Lab analysis on the evidence seized by Italian police is ongoing; no arrests have been made. International Olympic Committee officials are awaiting results from surprise doping tests, administered Saturday night on 10 Austrian biathletes and cross-country skiers even as police were searching team quarters in the mountain hamlets of San Sicario and Pragelato about an hour outside Turin.

Though the raid’s bizarre aftermath grabbed headlines, it was the double-barreled approach -- with sports officials and law enforcement teaming up to a degree not seen before at the Olympics -- that was the talk of the international sports world.
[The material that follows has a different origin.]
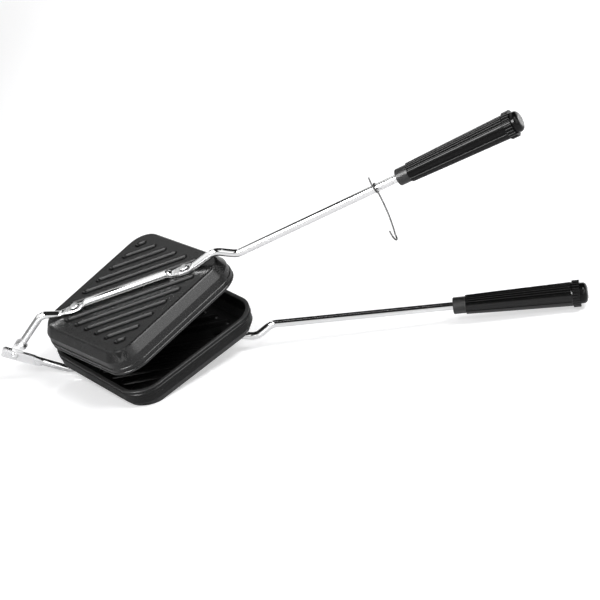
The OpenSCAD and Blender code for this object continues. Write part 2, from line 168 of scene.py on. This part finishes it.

“It’s the first time to my knowledge that sports authorities and public authorities have acted to try to get at a doping situation,” said Dick Pound, head of the Montreal-based World Anti-Doping Agency, adding that the Olympic spotlight creates “a deterrent effect out there for everybody to see.”

International Olympic Committee spokeswoman Giselle Davies said: “The IOC has always been clear in saying that fighting doping in sports is for the sports authorities, and at the Games for the IOC. But a wider collaborative approach between the world of sports and the world of governments clearly gives a stronger result.”

Mayer, 48, has been banned from Olympic participation through 2010 as a result of a blood-doping scandal four years ago at the Winter Games in Salt Lake City. Blood-doping is the practice of artificially increasing the oxygen in an athlete’s bloodstream. Nonetheless, he has otherwise continued to serve as Austria’s biathlon and cross-country skiing coach.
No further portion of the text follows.